Cantwell, Bipartisan Colleagues Push to Implement Aviation Workforce Training Programs

WASHINGTON, D.C. – Today, U.S. Senator Maria Cantwell (D-WA), the Ranking Member of the Senate Committee on Commerce, Science, and Transportation, joined 27 of her Senate colleagues in a bipartisan letter urging the Department of Transportation (DOT) and the Federal Aviation Administration (FAA) to fully implement two aviation workforce grant programs that would invest in and expand the next generation of aircraft maintenance technicians and aircraft pilots. One of the programs was authored and originally introduced by Senator Cantwell to address the aviation maintenance industry skills gap by encouraging and facilitating collaboration between schools, government, labor and industry to recruit and train technical talent.

A number of schools across Washington state offer aviation maintenance programs, including Big Bend Community College in Moses Lake, Clover Park Technical College in Lakewood, Edmonds College, Everett Community College, Renton Technical College, South Seattle College, and Spokane Community College.

“Given the broad, bipartisan support for the grant programs on Capitol Hill, and among schools, industry, and labor, we are disappointed that they are not yet operating. Understanding that establishing a workforce grant program is new to the Federal Aviation Administration, we urge you to initiate them before the end of the current fiscal year,” the senators wrote. “Due in particular to the increased pace of aviation sector retirements in recent months, when industry business conditions return to pre-pandemic levels, the need for pilots and technicians will be more acute than before.”

Senator Cantwell is a key supporter of the aviation sector in Washington state, which employs more than 136,000 people throughout the supply chain, and she has been a leader in developing programs to help train the next generation of aviation workers. In addition to introducing the original bipartisan aviation maintenance workforce legislation included in the 2018 FAA Reauthorization Bill, Cantwell also introduced a bipartisan bill in May of 2018 to improve training programs and modernize the mandated curriculum at aviation maintenance technician schools. Senator Cantwell has pushed for appropriations funding for the two grant programs established in the 2018 FAA Reauthorization Bill every year since the programs were first created.

Senator Cantwell was joined on the letter to DOT and FAA by Senators Chris Van Hollen (D-MD), Jim Inhofe (R-OK), Susan Collins (R-ME), Tammy Baldwin (D-WI), John Boozman (R-AR), Richard Blumenthal (D-CT), Shelley Moore Capito (R-WV), Sherrod Brown (D-OH),  Kevin Cramer (R-ND), Ben Cardin (D-MD), Ted Cruz (R-TX), Chris Coons (D-DE), John Hoeven (R-ND), Tammy Duckworth (D-IL), Cindy Hyde-Smith (R-MS), Dick Durbin (D-IL), Lisa Murkowski (R-AK), Angus King (I-ME), Jerry Moran (R-KS), Amy Klobuchar (D-MN), Marco Rubio (R-FL), Ed Markey (D-MA), Dan Sullivan (R-AK), Kyrsten Sinema (D-AZ), John Thune (R-SD), Tom Udall (D-NM), and Ron Wyden (D-OR).

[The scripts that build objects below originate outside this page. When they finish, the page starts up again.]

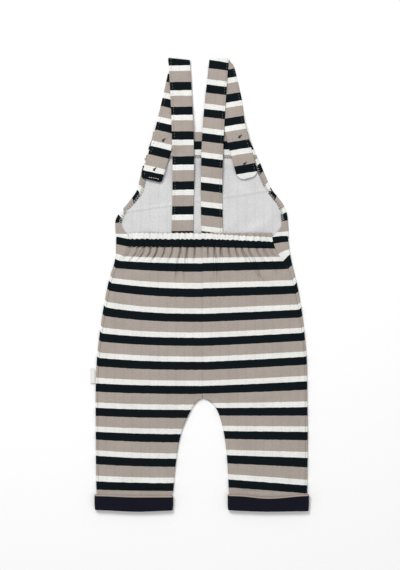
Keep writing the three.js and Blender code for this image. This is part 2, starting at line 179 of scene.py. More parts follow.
# Striped single jersey, knitted and printed: matt, with a soft nap, its colours broken by the stitches
def stripedJersey(name, white, taupe, black, relief):
    material, tree, shader = newMaterial(name)
    lay = addNode(tree, "UVMap", uv_map="cloth")
    parts = addNode(tree, "SeparateXYZ", {"Vector": lay}).outputs
    across, along = parts["X"], parts["Y"]
    wander = addNode(tree, "TexNoise", {"Vector": lay, "Scale": 1 / jersey["wanderEvery"], "Detail": 3.0})
    centred = addNode(tree, "Math", {0: wander, 1: 0.5}, operation="SUBTRACT")
    shift = addNode(tree, "Math", {0: centred, 1: jersey["waver"] * 2, 2: along}, operation="MULTIPLY_ADD")
    row = addNode(tree, "Math", {0: shift, 1: jersey["repeat"]}, operation="DIVIDE")
    share = addNode(tree, "Math", {0: row}, operation="FRACT")
    stripes = addNode(tree, "ValToRGB", {"Fac": share})
    ramp = stripes.color_ramp
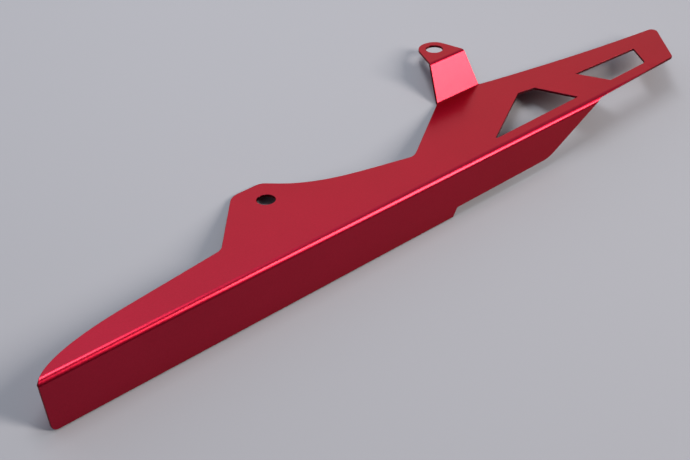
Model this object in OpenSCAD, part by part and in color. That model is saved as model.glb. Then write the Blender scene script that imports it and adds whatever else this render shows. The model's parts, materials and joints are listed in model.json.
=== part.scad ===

The full text of the letter can be found HERE and below.

Dear Secretary Chao and Administrator Dickson:

Section 625 of the FAA Reauthorization Act of 2018 (P.L. 115-254) authorized two aviation workforce grant programs to facilitate the development of the next generation of aircraft pilots and maintenance technicians.  Congress fully funded the programs for fiscal year (FY) 2020 in the Further Consolidated Appropriations Act, 2020 (P.L. 116-94). 

Given the broad, bipartisan support for the grant programs on Capitol Hill, and among schools, industry, and labor, we are disappointed that they are not yet operating. Understanding that establishing a workforce grant program is new to the Federal Aviation Administration, we urge you to initiate them before the end of the current fiscal year.

The grant program for pilot education will support the creation and delivery of curriculum designed to provide high school students with meaningful science, technology, engineering, math and aviation education.  This program has the potential to grow our nation’s pilot workforce by encouraging our nation’s youth to become the next generation of commercial, general aviation, drone or military pilots. 

The grant program for aviation technicians will address the well-documented maintenance industry skills gap by encouraging and facilitating collaboration between schools, government, labor and industry to recruit and train the technical talent America’s aerospace sector will require to keep the nation’s aircraft operating safely and efficiently.

The ongoing pandemic-related economic disruptions only heighten the urgency and need for these programs.  Due in particular to the increased pace of aviation sector retirements in recent months, when industry business conditions return to pre-pandemic levels, the need for pilots and technicians will be more acute than before.  By awarding grants now to encourage innovation in training and recruitment, the federal government can have a positive and lasting impact on the aviation workforce, as intended by Congress.

These important programs have been authorized for almost two years, and there is significant interest by stakeholders to establish them.  With the end of fiscal year fast approaching, we strongly encourage you to get both grant programs up and running in the coming weeks.